Use Sales Kits to sell one line item that is actually made up of multiple items in your stock. You can only use sales kits for stock inventory (no buy to order, no make to order).
Sales Kit A consisting of parts B, C & D. When you add Kit A to the Order, Epicor automatically adds 3 more lines to the order for B, C & D. These are flagged as Kitted parts. They do not show up on the customer facing paperwork, and they’re hidden by default in Order Entry. They can be seen easily by checking the “show kitted parts” checkbox.
Pickers will see the components B, C & D.
You use Engineering Workbench to define the components. It’s the same as setting up a Bill of Material for manufactured goods, you list the components as material lines 10, 20, 30.
I would recommend playing around with them in a test environment. They’re pretty clean and straightforward. Aside from all kitted parts must be stock, I can’t think of any big gotchas. Would be happy to chat more if needed.

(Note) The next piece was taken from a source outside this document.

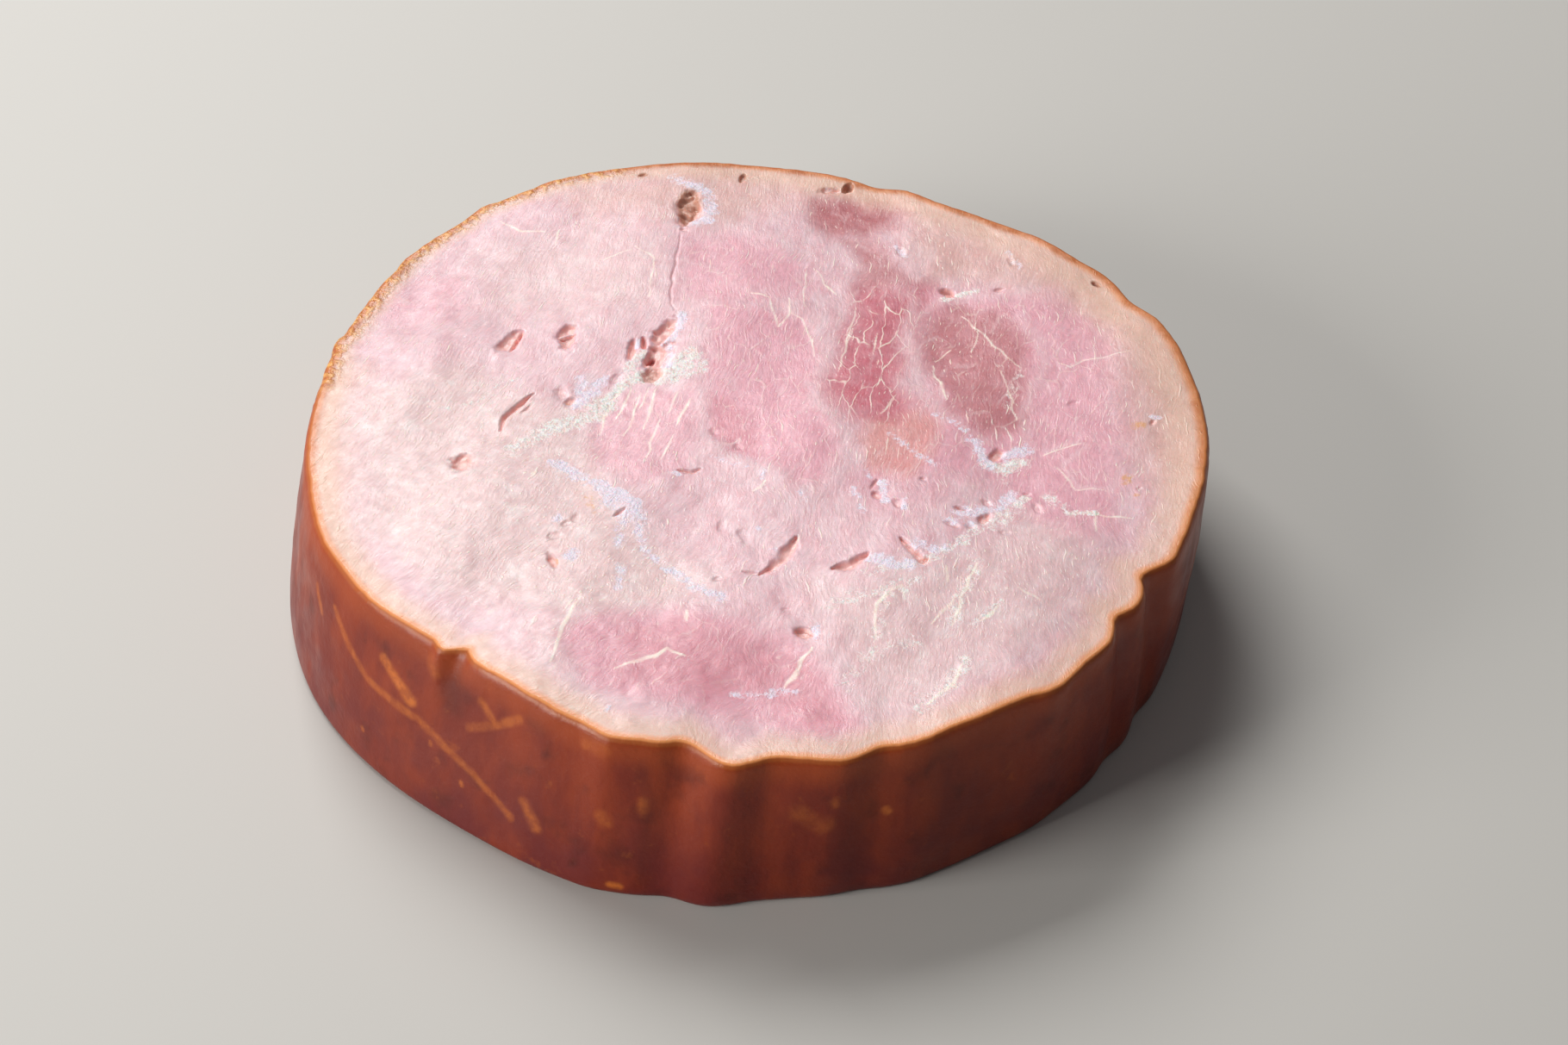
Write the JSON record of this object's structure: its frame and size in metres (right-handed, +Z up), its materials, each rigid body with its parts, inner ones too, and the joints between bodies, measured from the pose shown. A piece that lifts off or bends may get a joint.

We use kits and @ken gave a good review so I’ll go with the 3rd & 4th questions. A gotcha we ran into is when someone changes a SO line from one part to a Kit part --the component lines (B, C & D in Ken’s example) won’t automatically added, this only triggers on a NEW SO Line. So we disabled changing Part# on SO Lines.
You can show components on SO & Pack Slip if you want it’s a configuration in Part master (Sites - Sales Kits).
We switched to Sale Kits about 18months ago and have had some major issues with Sales Kits and Demand Entry. Also, we recently picked up that if you re-open a Sales Order Kit Line it will re-open every closed release for the Component Lines (but not the Parent). This is an open ticket with Epicor at the moment though and no resolution as yet.
A concept people struggle with. RMAs. You cannot RMA the sales kit parent only the components. In earlier versions if a user attempted to RMA the sales kit parent it would throw an error. When adding RMA lines only the components can be rma’d and returned. When considering the fact that the parent sales kit part is not a real physical part, it makes sense…
Another point is performance. When using sales kits with a large number of lines don’t be surprised if users complain. Component lines get added to the sales order behind the scenes and as a result make it appear that addinga SK line is slower than a non SK part.
We use sales kits alot and like them. We do not allow component update on the order.. seems risky and we have must ship complete checked on them (part master) and print components.
One thing I would consider doing at initiation of use is to associate the kits with the parts they are sold to go with - complementary parts. Then sales personnel entering orders would know what goes with what and could upsell if desired. Tim S posted about the complementary parts here: Create multiple line items that are similar parts - #26 by timshuwy
Thanks for everyone’s time and sharing their experience, it sounds like there’s some opportunity with Sales Kits, especially for bundling stocked parts.
I’m glad I decided to reach out. Things like, components only getting added on new lines, RMAs needing to happen at the component level, and some of the performance/reopen quirks are exactly the kinds of gotchas we were hoping to uncover early.
The complementary parts idea is great also, hadn’t really thought about that angle but makes a lot of sense.
It sounds like being sure to have some guardrails in place (locking down edits, must-ship-complete, etc.) goes a long way in keeping things clean… this gives us a much better feel for what we’d be getting into, this is all very helpful information, thanks!
We originally looked at sales kits as a great time saver - not having to create jobs and report against them. Looking back, kanban receipts would probably have been a better fit.
A couple of other things we ran into (maybe fixed in more current versions of Kinetic?):
Multi-site, alternate methods needed to pull the components if order entry changes sites
No components loaded, order entry wasn’t hitting save on the last order line - must save the line to bring in the components
Confusion in matching up customer facing document “Lines” since each kit component is its own line. We ended up modifying all customer facing documents to use the DisplaySeq instead of Line. Although customer shipment entry uses native line so had to really train on packing slip versus “shipment order line”
Sales kits and credit card processing within earlier versions was buggy, especially if cancelling a shipment (might be fixed now)
Our work around for the kit being returned on an RMA was to not reference the original order in the RMA line, just added “-Kit” to the end of the part number and manually put in amounts, salesperson etc. We then had to disposition RMA to scrap using a “Kit Salvage” control and write on the components using the same “Kit Salvage” control to net out transactions
Forecasting kit components is buggy - there is an Epicor idea out there for improvements
Despite all of the above, I still work with many customers who are successfully using kits. Even ones that use component pricing and don’t have any issues with them.
Always recommend to test in a test environment and have your business use cases defined… Get accounting involved to validate the GL transactions too.